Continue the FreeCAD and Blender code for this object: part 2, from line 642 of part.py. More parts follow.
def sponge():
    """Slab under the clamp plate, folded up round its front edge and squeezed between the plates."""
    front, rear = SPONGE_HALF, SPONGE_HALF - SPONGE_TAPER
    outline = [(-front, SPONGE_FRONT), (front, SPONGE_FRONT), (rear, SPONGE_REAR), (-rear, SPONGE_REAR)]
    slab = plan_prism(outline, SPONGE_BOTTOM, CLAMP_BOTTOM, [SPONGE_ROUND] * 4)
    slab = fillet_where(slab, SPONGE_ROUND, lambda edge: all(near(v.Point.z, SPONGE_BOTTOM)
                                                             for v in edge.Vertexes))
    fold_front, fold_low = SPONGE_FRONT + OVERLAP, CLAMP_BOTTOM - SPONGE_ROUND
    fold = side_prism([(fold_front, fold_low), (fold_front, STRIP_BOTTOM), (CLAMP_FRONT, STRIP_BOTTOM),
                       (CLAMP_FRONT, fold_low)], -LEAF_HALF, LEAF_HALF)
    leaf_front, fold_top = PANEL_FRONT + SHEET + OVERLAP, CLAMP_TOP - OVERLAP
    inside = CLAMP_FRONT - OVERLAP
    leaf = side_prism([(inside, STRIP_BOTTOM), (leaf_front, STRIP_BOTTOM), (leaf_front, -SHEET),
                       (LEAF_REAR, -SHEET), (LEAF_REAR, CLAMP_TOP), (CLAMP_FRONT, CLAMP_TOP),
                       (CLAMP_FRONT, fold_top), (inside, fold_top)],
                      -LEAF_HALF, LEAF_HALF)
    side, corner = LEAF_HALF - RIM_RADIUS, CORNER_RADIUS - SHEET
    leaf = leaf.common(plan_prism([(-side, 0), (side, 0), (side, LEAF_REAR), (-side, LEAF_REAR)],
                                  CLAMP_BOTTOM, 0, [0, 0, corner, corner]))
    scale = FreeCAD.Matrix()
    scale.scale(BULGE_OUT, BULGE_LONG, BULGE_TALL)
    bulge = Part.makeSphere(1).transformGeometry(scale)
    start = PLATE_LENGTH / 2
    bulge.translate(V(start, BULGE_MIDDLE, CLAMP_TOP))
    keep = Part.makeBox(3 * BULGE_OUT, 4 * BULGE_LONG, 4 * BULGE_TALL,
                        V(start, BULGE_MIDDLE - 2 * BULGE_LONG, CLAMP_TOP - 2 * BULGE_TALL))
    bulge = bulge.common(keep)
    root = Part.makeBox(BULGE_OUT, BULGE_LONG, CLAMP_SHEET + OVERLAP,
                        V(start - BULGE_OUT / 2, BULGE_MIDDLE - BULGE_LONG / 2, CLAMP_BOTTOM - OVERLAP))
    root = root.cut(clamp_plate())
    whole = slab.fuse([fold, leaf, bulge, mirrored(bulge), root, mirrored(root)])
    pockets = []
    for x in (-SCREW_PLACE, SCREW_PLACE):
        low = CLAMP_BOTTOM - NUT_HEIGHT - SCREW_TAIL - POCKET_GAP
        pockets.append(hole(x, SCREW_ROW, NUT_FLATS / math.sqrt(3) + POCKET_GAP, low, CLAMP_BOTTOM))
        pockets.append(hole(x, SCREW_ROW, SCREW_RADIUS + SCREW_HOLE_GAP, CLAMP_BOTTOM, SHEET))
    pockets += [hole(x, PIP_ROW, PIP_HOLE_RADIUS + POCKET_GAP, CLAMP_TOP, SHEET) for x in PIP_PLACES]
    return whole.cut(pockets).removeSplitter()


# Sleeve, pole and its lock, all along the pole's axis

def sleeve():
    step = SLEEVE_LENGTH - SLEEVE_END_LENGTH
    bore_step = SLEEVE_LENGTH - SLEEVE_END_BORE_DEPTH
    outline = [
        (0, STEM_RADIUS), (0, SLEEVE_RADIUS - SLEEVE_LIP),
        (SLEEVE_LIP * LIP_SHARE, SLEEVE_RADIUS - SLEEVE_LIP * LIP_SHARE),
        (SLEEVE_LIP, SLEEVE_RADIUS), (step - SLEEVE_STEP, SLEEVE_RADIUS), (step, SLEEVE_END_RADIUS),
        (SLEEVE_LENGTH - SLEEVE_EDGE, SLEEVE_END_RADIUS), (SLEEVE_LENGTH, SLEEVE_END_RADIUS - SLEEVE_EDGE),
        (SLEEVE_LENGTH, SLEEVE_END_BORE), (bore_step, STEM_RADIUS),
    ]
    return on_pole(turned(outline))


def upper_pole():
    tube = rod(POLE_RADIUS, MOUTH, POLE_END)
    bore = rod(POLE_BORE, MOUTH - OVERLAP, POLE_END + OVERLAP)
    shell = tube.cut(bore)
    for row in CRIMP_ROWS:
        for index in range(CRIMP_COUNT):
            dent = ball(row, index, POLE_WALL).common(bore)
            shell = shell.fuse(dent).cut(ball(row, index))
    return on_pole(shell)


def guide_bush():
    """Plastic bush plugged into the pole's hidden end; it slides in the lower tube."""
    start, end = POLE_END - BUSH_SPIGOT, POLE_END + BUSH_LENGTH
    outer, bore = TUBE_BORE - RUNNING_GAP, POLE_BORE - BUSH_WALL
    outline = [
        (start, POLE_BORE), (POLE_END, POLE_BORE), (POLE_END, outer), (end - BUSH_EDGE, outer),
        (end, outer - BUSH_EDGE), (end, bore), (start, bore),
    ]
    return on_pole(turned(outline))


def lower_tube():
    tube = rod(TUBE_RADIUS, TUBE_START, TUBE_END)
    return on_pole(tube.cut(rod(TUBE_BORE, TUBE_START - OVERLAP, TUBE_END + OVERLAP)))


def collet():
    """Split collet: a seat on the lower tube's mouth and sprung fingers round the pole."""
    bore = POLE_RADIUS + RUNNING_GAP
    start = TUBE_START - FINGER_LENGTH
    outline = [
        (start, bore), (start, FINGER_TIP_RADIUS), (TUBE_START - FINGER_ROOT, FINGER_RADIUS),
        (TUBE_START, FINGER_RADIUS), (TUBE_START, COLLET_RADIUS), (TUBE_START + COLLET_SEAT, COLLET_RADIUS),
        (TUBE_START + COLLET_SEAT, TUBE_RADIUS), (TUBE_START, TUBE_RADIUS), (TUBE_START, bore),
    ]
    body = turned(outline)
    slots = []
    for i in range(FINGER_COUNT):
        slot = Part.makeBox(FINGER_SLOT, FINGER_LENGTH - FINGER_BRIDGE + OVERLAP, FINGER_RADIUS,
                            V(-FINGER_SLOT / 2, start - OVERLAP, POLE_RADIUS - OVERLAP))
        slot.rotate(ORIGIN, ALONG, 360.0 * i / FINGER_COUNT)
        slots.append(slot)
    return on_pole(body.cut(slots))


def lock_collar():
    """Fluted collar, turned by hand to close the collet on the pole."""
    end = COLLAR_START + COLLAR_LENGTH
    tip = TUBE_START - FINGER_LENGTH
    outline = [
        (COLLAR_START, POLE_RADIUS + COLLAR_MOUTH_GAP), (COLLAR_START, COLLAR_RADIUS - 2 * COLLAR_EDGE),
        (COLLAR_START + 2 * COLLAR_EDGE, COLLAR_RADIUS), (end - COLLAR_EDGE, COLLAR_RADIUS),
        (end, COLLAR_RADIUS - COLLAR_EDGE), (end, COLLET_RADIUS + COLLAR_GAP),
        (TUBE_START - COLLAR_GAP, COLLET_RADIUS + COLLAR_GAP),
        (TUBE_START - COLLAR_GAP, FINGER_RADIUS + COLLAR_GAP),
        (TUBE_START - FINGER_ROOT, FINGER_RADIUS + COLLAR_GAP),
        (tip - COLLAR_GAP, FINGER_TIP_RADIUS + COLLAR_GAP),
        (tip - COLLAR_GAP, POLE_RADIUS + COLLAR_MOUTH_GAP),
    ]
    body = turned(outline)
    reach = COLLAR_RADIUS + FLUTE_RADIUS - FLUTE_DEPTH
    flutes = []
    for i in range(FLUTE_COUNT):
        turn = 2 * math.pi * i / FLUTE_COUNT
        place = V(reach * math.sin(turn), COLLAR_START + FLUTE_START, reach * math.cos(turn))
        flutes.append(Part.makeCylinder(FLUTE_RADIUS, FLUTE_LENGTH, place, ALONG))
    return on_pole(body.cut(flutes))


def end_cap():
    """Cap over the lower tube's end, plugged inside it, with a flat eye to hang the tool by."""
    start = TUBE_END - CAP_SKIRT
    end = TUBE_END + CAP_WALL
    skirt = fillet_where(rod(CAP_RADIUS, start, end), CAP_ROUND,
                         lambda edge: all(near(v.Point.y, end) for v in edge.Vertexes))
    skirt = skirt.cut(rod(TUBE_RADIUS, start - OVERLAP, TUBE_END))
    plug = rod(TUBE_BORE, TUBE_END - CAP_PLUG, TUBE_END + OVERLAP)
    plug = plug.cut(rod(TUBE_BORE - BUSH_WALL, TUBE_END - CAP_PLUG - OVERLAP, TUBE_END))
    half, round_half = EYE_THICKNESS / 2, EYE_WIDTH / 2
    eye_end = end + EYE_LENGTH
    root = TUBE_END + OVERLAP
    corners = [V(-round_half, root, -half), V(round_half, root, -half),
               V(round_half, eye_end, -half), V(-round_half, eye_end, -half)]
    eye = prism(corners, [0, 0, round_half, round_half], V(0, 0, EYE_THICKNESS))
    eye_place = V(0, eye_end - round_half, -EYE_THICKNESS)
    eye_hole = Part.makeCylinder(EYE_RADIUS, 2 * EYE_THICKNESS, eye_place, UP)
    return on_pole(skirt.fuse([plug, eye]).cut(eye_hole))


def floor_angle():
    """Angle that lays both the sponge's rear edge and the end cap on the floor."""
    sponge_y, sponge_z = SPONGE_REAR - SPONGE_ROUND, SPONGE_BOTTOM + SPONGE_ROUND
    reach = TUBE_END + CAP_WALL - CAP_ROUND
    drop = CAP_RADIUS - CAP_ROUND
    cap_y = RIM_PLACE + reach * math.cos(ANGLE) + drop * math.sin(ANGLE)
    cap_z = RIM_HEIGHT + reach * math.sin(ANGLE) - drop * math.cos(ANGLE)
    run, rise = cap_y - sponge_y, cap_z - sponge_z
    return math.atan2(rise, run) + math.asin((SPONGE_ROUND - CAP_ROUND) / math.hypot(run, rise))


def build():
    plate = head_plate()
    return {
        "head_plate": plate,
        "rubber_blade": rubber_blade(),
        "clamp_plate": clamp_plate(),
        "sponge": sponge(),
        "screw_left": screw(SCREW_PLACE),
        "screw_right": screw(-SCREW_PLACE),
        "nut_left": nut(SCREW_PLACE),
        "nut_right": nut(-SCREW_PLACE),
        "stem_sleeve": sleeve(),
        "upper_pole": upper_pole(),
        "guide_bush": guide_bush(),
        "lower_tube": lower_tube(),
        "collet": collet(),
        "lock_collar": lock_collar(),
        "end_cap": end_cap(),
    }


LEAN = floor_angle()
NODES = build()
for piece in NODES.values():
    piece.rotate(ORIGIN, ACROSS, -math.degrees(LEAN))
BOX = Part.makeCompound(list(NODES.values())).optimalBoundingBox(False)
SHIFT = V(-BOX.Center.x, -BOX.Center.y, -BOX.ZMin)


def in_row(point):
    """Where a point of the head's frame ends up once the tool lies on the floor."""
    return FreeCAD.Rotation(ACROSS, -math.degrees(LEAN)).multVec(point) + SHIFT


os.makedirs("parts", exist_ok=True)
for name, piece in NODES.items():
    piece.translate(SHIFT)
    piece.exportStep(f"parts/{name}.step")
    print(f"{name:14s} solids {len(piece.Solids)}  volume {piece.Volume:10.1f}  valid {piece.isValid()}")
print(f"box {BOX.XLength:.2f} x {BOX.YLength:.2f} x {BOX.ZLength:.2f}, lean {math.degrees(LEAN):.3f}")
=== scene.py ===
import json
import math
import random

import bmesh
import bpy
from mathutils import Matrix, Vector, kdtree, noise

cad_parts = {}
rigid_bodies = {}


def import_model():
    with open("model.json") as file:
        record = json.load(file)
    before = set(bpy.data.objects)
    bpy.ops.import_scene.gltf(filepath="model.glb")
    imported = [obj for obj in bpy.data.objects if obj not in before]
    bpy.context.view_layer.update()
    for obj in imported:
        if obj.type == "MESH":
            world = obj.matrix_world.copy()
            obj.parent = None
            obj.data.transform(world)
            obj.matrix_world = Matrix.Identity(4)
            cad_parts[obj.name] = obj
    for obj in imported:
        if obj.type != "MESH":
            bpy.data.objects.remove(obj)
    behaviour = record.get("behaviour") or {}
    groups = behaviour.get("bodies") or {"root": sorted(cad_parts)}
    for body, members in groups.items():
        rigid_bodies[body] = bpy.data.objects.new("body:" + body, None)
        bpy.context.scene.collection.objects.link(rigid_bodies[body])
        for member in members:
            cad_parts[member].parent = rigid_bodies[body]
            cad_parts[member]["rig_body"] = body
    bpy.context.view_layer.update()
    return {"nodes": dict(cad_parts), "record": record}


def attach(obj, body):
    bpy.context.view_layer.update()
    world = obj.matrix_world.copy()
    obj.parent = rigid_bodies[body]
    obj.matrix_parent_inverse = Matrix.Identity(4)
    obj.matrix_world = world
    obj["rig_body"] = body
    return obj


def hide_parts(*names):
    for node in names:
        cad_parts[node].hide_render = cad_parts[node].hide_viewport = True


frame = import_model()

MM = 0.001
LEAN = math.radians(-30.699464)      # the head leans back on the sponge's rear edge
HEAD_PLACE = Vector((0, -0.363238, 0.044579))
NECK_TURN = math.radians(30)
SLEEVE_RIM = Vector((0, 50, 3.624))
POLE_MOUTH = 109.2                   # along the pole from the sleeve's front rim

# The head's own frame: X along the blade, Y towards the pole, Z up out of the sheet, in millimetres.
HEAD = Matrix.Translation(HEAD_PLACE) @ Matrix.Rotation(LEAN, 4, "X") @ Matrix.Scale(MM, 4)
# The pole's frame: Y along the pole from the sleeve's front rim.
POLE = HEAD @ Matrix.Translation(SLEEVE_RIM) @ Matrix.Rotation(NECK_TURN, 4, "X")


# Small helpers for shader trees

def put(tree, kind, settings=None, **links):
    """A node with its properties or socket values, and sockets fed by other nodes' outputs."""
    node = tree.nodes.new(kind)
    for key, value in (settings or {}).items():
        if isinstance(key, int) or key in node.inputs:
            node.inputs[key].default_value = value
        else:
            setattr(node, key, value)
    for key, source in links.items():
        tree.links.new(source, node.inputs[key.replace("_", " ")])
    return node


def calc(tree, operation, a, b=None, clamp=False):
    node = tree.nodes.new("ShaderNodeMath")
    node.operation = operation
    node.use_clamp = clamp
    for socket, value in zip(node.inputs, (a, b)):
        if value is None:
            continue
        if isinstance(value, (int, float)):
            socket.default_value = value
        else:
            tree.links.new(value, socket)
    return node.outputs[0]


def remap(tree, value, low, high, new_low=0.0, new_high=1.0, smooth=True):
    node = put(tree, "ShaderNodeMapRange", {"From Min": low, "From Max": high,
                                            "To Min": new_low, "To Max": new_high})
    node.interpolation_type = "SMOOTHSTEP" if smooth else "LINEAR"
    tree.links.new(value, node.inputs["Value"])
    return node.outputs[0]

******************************

**The problem**
Within the listing above, give again exactly every line from the line with "LEAN = floor_angle()" through the line with "obj.parent = None", both included, and no other line.

**Exercise answer**
LEAN = floor_angle()
NODES = build()
for piece in NODES.values():
    piece.rotate(ORIGIN, ACROSS, -math.degrees(LEAN))
BOX = Part.makeCompound(list(NODES.values())).optimalBoundingBox(False)
SHIFT = V(-BOX.Center.x, -BOX.Center.y, -BOX.ZMin)


def in_row(point):
    """Where a point of the head's frame ends up once the tool lies on the floor."""
    return FreeCAD.Rotation(ACROSS, -math.degrees(LEAN)).multVec(point) + SHIFT


os.makedirs("parts", exist_ok=True)
for name, piece in NODES.items():
    piece.translate(SHIFT)
    piece.exportStep(f"parts/{name}.step")
    print(f"{name:14s} solids {len(piece.Solids)}  volume {piece.Volume:10.1f}  valid {piece.isValid()}")
print(f"box {BOX.XLength:.2f} x {BOX.YLength:.2f} x {BOX.ZLength:.2f}, lean {math.degrees(LEAN):.3f}")
=== scene.py ===
import json
import math
import random

import bmesh
import bpy
from mathutils import Matrix, Vector, kdtree, noise

cad_parts = {}
rigid_bodies = {}


def import_model():
    with open("model.json") as file:
        record = json.load(file)
    before = set(bpy.data.objects)
    bpy.ops.import_scene.gltf(filepath="model.glb")
    imported = [obj for obj in bpy.data.objects if obj not in before]
    bpy.context.view_layer.update()
    for obj in imported:
        if obj.type == "MESH":
            world = obj.matrix_world.copy()
            obj.parent = None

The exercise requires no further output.